Coaching Football's "Little Things"

Developing a Consistently Successful Football Program

Attacking Defenses

Posted by admin February - 23 - 2016 - Tuesday

I spent part of last weekend in Northern Virginia at the Nike Coaches Clinic. It was an honor to be asked to speak at the Fellowship of Christian Athletes breakfast Saturday and share my testimony! Then I had an hour to present a topic that I think is important to any OC’s successful play-calling experience— How to Attack Defenses. I shared what I think are some rather “unique” concepts when discussing HOW to attack a defense. Of course, I am partial to the Delaware Wing T “Order of Offense” when it comes to recognizing attack points along the defensive front. However, I emphasized in the introduction that no matter what offense you run, there are factors that a play caller needs to be aware of to get the maximum benefit out of his offensive attack.

One thing I encourage ALL coaches to do is to be a “Student of the Game.” In this instance, to study principles of warfare. An understanding of the strategies and tactics (do YOU know the difference???!!!) of great generals and/or (I love) the US Marine Corps. I’ve shared on this website the book entitled “Warfighting” by USMC General Gray. A very important read!

Beyond that, I want to share a couple of things that perhaps you’ve never considered a part of “attacking defenses.” I won’t go into detail here but if you’d like a copy of the Power Point presentation, email me.

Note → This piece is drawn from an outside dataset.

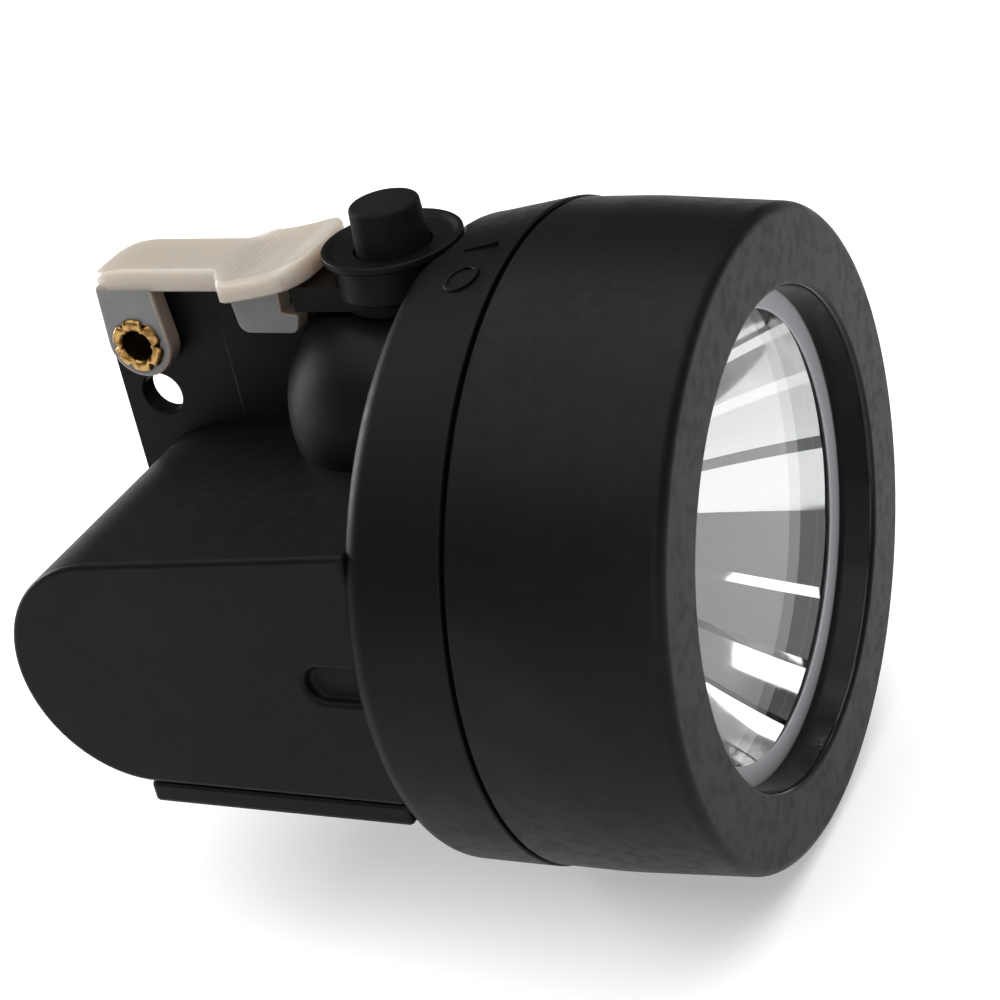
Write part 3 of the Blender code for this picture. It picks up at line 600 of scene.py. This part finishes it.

Those “unique” and often under-recognized factors that you can utilize in attacking defenses are:
1- Your HUDDLE(S). Changing the tempo creates problems for defenses. We “regular” huddle on occasion but most of the time we either go No Huddle or “Sugar” Huddle; i.e., huddle close to the LOS, break fast and snap the ball on a quick count.
2- CADENCE. Have a varied cadence keeps defenses off balance. We also incorporate “shooting” the hand down by our linemen in our “long” cadence to draw the defense into possibly tipping their hand on blitzes.
3- ALIGNMENTS/PACKAGES. This is something new that I just “bought into” recently. Different looks (with the SAME plays!!!) force the defense to adjust on the run. More importantly, it adversely affects their preparation during the week.
Then the “normal” factors…
4- SCOUTING AND GAME PLANNING. Another principle of warfare: “Know your opponent.” You need to study your opponent and plan accordingly.
5- GAME ADJUSTMENTS. This one factor is, I believe, the single most important factor that separates the “good” coach from the “great” coach. It’s the ability to “adjust on the run.” Recognizing changes that your opponent has made and making the appropriate adjustment so that your attack remains effective.